When we hear of atrocious crimes committed by certain offenders that make our blood boil with rage, we might be tempted to take justice into our own hands. We pray that the process gets expedited and the offender/s is/are soon sentenced to their punishment. It is in these moments that the cautious approach of the courts may be frustrating, but every time we fall prey to such emotions, we move a step closer to punishing an innocent man, as we steer away from strict adherence to due process. 

Punishing an innocent cannot be justified by any argument. An innocent individual cannot be stripped of his rights and put to trial just to maintain society’s peace, nor can he be punished because the courts were too overburdened to give the innocent victim enough time to discern their innocence.

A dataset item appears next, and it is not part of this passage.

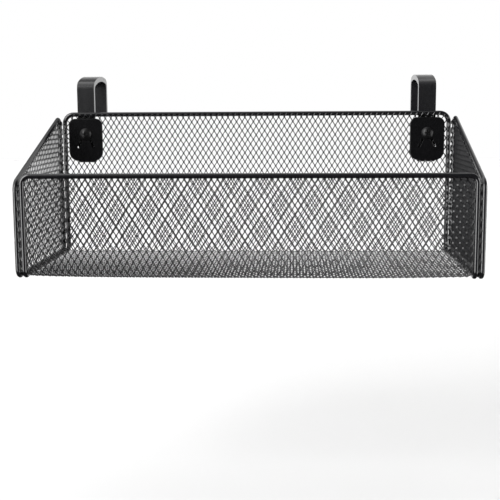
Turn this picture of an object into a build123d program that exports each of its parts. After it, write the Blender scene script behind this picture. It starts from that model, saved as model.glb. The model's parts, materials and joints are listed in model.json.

The need of the hour is to focus on problems that have crippled the justice system such as poor investigation and prevention of crime. We are only human and bound to make mistakes; while this is a genuine reason for the grave injustice caused, it mustn’t be used as an excuse to shirk from the proper investigation in each and every case. It is increasingly important especially in India because the thing at stake due to wrongful conviction is the – Life of the Innocent.


Editor’s Note
The world has been facing the evil clutches of racism and religious hierarchy for a long time now, India being no exception. This article highlights the instances where innocent people have to face punishment due to the caste system and religious hierarchy, particularly prevalent in India. The author has also explained the theory of Utilitarian Defense which justifies punishing the innocent for the happiness of the larger population of the society. However, no argument can justify the punishing and killing of an innocent person in any society or in any circumstances whatsoever. There is therefore an increasing need to set straight our crippled justice system.